4. R317.1.1 Supporting construction.

When floor assemblies are required to be fire-resistance-rated by Section R317.1, the supporting construction of such assemblies shall have an equal or greater fire-resistive rating.

There are some exceptions but I can't comment if those apply.   Depending how it's built the answer is maybe.


----------



## Francis Vineyard

IRC Crawl Space Openings Part II

IRC crawl space ventilation has minimum opening dimensions and an exception permits these openings on zero lot line. Thus it could be as unlimited openings of crawl space ventilation as applicable between dwelling units including attached single family.

The fire-resistance "from the foundation"  construe that the foundation of wood girders on wood columns or wood walls not required to be fire-resistance?

Francis


----------



## Indimana

Since it is not a townhouse, It appears 2009 International Residential Code - section 302.3 requires the rating to extend to a foundation - through the crawl space.

"Can you have a common crawl space below a non-rated floor assembly?"

This seems to be a very different question and depends on if there is a required rating involved in the floors and/or walls above. 302.3.1 Two-Family Dwelings /  302.2.1 Townhouses

Share

 |


----------



## Francis Vineyard

Indimana welcome to the forum.
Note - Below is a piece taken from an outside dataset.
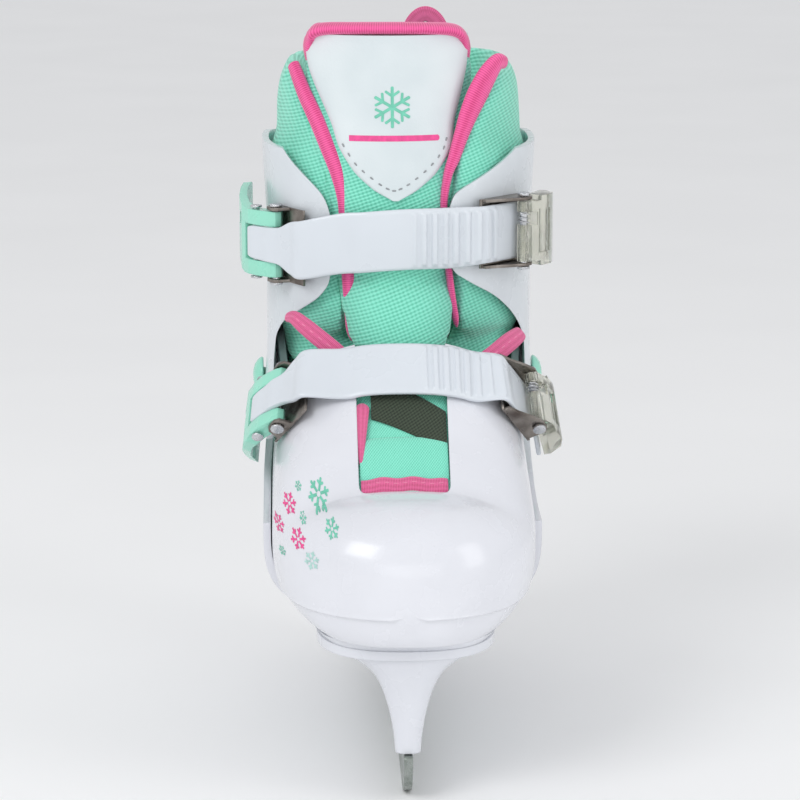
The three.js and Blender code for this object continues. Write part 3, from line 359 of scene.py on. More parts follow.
# %% Knits, tape, padding cloth and patch
def knit(name, dark, light, rib, loops, turn=(0, 0, 0), depth=0.35, sheen=0.35, which="Object"):
    m, shader = start_finish(name, light, 0.88)
    place = own_place(m, (1, 1, 1), turn, which)
    ribs = bands(m, place, rib, "Z" if which == "Object" else "Y", 0.6)
    cross = bands(m, place, loops, "X", 0.8)
    fuzz = noise(m, place, 1500 if which == "Object" else 15, 4)
    yarn = calc(m, "ADD", calc(m, "MULTIPLY", ribs, 0.6), calc(m, "ADD", calc(m, "MULTIPLY", cross, 0.3),
                                                             calc(m, "MULTIPLY", fuzz, 0.35)))
    broad = noise(m, own_place(m), 40, 2)
    tone = calc(m, "ADD", calc(m, "MULTIPLY", yarn, 0.75), calc(m, "MULTIPLY", broad, 0.25))
    link(m, shades(m, tone, dark, light, 0.25, 0.8), shader, "Base Color")
    bump(m, shader, yarn, depth, 0.8)
    shader.inputs["Sheen Weight"].default_value = sheen
    shader.inputs["Sheen Roughness"].default_value = 0.5
    return m

MINT_KNIT = knit("mint rib knit", (0.10, 0.50, 0.35), (0.27, 0.80, 0.62), 0.0013, 0.0016, (0, 0.35, 0))
MINT_SMOOTH = knit("mint padding cloth", (0.12, 0.56, 0.40), (0.25, 0.79, 0.61), 0.0007, 0.0007,
                   (0, 0.8, 0), 0.15)
PINK_RIB = knit("pink ribbed tape", (0.60, 0.035, 0.17), (0.92, 0.13, 0.38), 0.085, 0.2, which="UV",
                depth=0.22)
PINK_TAPE = knit("pink woven tape", (0.50, 0.06, 0.15), (0.83, 0.15, 0.36), 0.06, 0.1, which="UV",
                 depth=0.2)
# Near-black knit for the gusset and the footbed: partly the knit's own dark colour and partly painted shade,
# for the gusset seen deep in the toe window.
DARK_KNIT_AND_SHADE = knit("dark stretch knit and painted shade", (0.012, 0.02, 0.012), (0.05, 0.07, 0.042), 0.0009, 0.0011,
                 (0, 0.5, 0), 0.25, 0.15)

def patch_skin(name):
    m, shader = start_finish(name, (0.62, 0.69, 0.705), 0.42)
    place = own_place(m)
    grain = node(m, "ShaderNodeTexVoronoi", {"Vector": place, "Scale": 1300}).outputs["Distance"]
    link(m, shades(m, noise(m, place, 35, 2), (0.60, 0.665, 0.685), (0.70, 0.755, 0.77)), shader,
         "Base Color")
    link(m, spread(m, noise(m, place, 90, 3), 0.36, 0.5), shader, "Roughness")
    bump(m, shader, calc(m, "ADD", grain, calc(m, "MULTIPLY", noise(m, place, 60, 2), 3)), 0.08, 0.5)
    return m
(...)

Pardon me for answering with a question.

Fire-separation is between exterior walls, this is a single building, the separation is between dwelling units.

Would you require that there be a foundation (wall) where one is not required for support below a non-rated floor?

*R302.3 Two-family dwellings. *_Dwelling units _in two-familydwellings shall be separated from each other by wall and/orfloor assemblies having not less than a 1-hour fire-resistance
​rating





Francis


----------



## mtlogcabin

Francis you did not post the complete section

R302.3 Two-family dwellings.

Dwelling units in two-family dwellings shall be separated from each other by wall and/or floor assemblies having not less than a 1-hour fire-resistance rating when tested in accordance with ASTM E 119 or UL 263. Fire-resistance-rated floor-ceiling and wall assemblies shall extend to and be tight against the exterior wall , and wall assemblies shall extend from the foundation to the underside of the roof sheathing.

I believe the fire seperation is required from the foundation to the underside of the roof sheathing unless you choose to use Exception 2 for the attic area


----------